No início da década de 1990, a utilização das técnicas endovasculares começou a se popularizar, principalmente com o estabelecimento do reparo de lesões da aorta torácica via endovascular (ou TEVAR, do inglês thoracic endovascular aortic repair), com abordagens bem menos invasivas no tratamento das doenças aneurismáticas da aorta descendente e toracoabdominal e, mais recentemente, até mesmo para doenças do arco em casos selecionados. A diversidade de stents desenvolvidos nas últimas décadas permitiu que as mais variadas apresentações das doenças aórticas se tornassem tratáveis pela via endovascular.

Apesar do estabelecimento das abordagens endovasculares da aorta como tratamento a ser considerado nos pacientes, casos em que as deformidades do arco eram tecnicamente difíceis de serem tratadas começaram a se tornar um desafio para o cirurgião cardiovascular, que não poderia tratar a doença de maneira menos invasiva via stent e teria de submeter seu paciente às complicações do reparo aberto total. Nessa realidade, uma nova perspectiva emergiu ainda mais recentemente: o tratamento híbrido da aorta.

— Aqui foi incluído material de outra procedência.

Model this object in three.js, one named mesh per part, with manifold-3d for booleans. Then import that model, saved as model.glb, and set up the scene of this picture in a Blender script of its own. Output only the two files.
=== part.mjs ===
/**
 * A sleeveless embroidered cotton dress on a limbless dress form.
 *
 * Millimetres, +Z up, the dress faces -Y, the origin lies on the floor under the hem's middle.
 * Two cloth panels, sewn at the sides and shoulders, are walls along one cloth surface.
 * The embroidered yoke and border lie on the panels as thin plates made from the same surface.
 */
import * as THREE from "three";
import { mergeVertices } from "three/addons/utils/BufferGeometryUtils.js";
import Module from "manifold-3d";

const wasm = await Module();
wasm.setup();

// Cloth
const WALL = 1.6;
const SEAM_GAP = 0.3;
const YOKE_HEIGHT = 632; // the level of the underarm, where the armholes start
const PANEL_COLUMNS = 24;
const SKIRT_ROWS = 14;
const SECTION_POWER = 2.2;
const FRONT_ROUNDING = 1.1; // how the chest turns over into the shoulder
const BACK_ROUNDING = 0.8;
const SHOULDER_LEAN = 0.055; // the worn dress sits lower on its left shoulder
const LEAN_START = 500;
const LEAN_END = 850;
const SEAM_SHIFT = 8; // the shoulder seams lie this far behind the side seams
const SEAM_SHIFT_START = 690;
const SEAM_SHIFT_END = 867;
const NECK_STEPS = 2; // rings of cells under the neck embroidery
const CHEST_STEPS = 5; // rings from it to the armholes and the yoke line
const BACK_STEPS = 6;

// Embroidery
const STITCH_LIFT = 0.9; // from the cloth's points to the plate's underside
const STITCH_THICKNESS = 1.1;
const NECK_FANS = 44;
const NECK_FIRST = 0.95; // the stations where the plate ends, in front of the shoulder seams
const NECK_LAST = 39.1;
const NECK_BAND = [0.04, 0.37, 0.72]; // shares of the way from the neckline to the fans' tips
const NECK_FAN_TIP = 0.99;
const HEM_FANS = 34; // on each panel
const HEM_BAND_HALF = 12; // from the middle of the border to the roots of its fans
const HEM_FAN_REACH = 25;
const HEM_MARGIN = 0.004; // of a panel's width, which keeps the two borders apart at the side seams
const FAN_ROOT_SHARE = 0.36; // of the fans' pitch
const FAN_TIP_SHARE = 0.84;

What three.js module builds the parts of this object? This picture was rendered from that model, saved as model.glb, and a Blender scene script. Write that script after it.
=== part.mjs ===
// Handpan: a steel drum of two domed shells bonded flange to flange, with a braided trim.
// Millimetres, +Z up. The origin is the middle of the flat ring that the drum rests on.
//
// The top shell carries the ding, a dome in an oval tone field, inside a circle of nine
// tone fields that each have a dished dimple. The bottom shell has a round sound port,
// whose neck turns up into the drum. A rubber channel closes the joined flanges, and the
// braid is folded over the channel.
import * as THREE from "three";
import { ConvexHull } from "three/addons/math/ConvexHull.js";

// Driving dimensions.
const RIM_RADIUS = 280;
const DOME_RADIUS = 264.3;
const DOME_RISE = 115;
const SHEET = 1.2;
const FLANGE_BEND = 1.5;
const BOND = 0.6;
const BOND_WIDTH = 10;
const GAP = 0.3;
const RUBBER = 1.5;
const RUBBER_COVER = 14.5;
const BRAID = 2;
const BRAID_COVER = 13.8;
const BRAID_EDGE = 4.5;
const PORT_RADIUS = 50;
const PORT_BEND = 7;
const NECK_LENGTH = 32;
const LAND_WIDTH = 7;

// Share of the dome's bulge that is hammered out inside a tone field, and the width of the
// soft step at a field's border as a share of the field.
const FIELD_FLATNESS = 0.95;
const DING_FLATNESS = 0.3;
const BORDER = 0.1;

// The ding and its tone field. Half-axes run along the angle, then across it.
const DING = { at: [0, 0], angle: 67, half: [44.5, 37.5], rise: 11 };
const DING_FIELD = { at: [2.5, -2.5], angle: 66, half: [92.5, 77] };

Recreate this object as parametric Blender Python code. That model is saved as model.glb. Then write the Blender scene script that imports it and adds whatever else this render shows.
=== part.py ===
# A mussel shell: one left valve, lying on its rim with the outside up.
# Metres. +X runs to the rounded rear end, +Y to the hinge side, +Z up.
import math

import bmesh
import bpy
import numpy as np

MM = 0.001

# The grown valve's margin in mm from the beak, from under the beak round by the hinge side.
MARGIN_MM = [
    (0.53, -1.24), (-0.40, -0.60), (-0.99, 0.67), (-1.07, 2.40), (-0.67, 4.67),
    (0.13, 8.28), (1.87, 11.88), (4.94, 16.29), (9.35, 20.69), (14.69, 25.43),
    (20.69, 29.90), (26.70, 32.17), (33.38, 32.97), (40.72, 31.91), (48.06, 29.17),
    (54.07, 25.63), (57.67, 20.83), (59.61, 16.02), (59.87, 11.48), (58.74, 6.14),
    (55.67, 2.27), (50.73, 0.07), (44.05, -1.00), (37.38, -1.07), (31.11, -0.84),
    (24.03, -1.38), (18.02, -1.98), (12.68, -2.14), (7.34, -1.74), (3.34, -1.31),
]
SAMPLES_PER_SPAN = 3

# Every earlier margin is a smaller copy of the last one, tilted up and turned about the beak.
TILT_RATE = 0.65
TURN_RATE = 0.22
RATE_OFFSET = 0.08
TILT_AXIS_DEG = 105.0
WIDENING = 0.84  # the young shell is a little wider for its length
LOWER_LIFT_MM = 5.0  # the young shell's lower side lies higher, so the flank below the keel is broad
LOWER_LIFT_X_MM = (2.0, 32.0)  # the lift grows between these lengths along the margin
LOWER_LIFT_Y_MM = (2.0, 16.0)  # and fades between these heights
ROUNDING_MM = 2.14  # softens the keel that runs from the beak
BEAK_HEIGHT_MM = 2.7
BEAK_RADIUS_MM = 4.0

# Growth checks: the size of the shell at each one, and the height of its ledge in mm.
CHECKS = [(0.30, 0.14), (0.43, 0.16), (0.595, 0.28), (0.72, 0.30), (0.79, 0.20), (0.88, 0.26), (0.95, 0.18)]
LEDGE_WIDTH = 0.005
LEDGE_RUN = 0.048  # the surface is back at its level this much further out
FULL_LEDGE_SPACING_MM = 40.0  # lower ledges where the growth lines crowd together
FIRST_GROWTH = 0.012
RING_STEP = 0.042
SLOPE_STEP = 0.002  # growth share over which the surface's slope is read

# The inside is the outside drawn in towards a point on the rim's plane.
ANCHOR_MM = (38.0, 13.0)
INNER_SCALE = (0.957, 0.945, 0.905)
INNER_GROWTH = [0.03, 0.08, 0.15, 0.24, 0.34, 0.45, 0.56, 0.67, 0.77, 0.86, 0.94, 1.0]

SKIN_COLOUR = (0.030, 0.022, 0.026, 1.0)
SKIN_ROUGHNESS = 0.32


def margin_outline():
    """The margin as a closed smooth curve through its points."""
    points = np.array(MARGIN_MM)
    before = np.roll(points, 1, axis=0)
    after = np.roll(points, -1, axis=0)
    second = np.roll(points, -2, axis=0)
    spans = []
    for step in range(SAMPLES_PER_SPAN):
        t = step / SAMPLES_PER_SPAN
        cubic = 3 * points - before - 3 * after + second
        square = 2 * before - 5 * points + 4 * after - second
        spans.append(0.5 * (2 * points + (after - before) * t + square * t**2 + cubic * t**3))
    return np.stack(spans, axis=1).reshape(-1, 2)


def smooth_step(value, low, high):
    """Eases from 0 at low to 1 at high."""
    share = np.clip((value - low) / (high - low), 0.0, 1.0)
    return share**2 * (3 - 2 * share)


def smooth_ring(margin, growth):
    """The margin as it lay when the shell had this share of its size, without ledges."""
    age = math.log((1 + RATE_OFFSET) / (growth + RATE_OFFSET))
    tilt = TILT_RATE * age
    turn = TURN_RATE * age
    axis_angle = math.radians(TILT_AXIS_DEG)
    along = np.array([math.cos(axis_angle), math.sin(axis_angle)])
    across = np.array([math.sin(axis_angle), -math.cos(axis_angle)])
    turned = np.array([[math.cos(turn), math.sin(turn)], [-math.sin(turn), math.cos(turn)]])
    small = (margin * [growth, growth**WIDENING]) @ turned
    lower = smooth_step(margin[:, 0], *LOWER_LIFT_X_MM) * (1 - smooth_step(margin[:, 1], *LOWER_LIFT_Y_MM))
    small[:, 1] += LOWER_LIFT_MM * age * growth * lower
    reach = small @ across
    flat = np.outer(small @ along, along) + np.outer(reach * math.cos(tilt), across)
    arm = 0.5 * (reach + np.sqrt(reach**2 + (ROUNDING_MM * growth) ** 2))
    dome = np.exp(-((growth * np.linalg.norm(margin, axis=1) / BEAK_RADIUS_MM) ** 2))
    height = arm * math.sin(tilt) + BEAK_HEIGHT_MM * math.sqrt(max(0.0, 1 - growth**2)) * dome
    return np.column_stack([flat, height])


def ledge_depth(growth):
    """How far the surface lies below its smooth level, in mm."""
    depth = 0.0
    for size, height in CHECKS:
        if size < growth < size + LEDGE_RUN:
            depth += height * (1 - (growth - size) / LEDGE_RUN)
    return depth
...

O reparo híbrido da aorta é uma técnica que envolve o debranching (desramificação) dos vasos da base (tronco braquiocefálico, carótida comum esquerda e subclávia esquerda) com a criação de uma zona de ancoramento proximal que permite, em seguida, o posicionamento de uma endoprótese aórtica com ancoramento distal na aorta descendente. Essa abordagem é associada com menores índices de morbidade e mortalidade em comparação com a técnica aberta total, mas a taxa de endoleaks (persistência de fluxo sanguíneo por fora do stent endovascular no trajeto do saco aneurismático residual) e migração da prótese ainda permanece como obstáculo para o cirurgião.

Para tanto, é fundamental o conhecimento anatômico do arco, que permite a avaliação da melhor abordagem a ser tomada, bem como das possíveis complicações. Tanto a variação dos vasos como sua angulação, são fatores que, em conjunto com o intenso fluxo sanguíneo que passa pela aorta, podem dificultar a liberação do stent e a duração em longo prazo de seus componentes. Nesse sentido, foi criada uma classificação do arco em zonas, o que facilita seu entendimento e possibilita melhor análise para posicionamento da prótese endovascular. Ishimaru et al. descreveram uma classificação do arco baseada em zonas: zona 0, aorta ascendente proximal ao tronco braquiocefálico; zona 1, parte do arco entre o tronco braquiocefálico e a artéria carótida comum esquerda; zona 2, segmento do arco entre a artéria carótida comum esquerda e a artéria subclávia esquerda; zona 3, artéria subclávia esquerda 4 até aorta descendente torácica proximal; e zona 4, representada pelo segmento médio da aorta descendente.

Além disso, o reparo híbrido ainda pode ser classificado em três tipos. No tipo 1, é realizado o debranching dos vasos e o subsequente implante da prótese endovascular, que pode ser realizada com ou sem necessidade de CEC, por meio de clampeamento parcial da aorta para anastomose dos vasos. Essa abordagem é utilizada para casos em que a aorta proximal é saudável e uma zona de ancoramento adequada pode ser assegurada. No tipo 2, a doença aórtica estende-se também para a aorta ascendente, fazendo-se necessária a reconstrução dos segmentos doentes, e a revascularização dos vasos para o enxerto sintético da nova aorta. O tipo 3 é a conhecida “tromba do elefante”, com stent endovascular para a aorta toracoabdominal, reconstrução do arco e reimplante dos vasos. Tal reparo é utilizado para pacientes com doença extensa, que acomete todas as porções da aorta.

Por fim, é possível concluir que pacientes de alto risco com doenças complexas da aorta torácica podem se beneficiar do reparo híbrido, em especial os com contraindicações ao reparo aberto total, com resultados aceitáveis a curto e médio prazos. Além disso, reflete o crescente conforto e experiência que o cirurgião cardíaco tem adquirido com a cirurgia endovascular. Entretanto, os desfechos neurológicos agudos e os índices de mortalidade ainda são considerados o “calcanhar de Aquiles” dos procedimentos híbridos da aorta.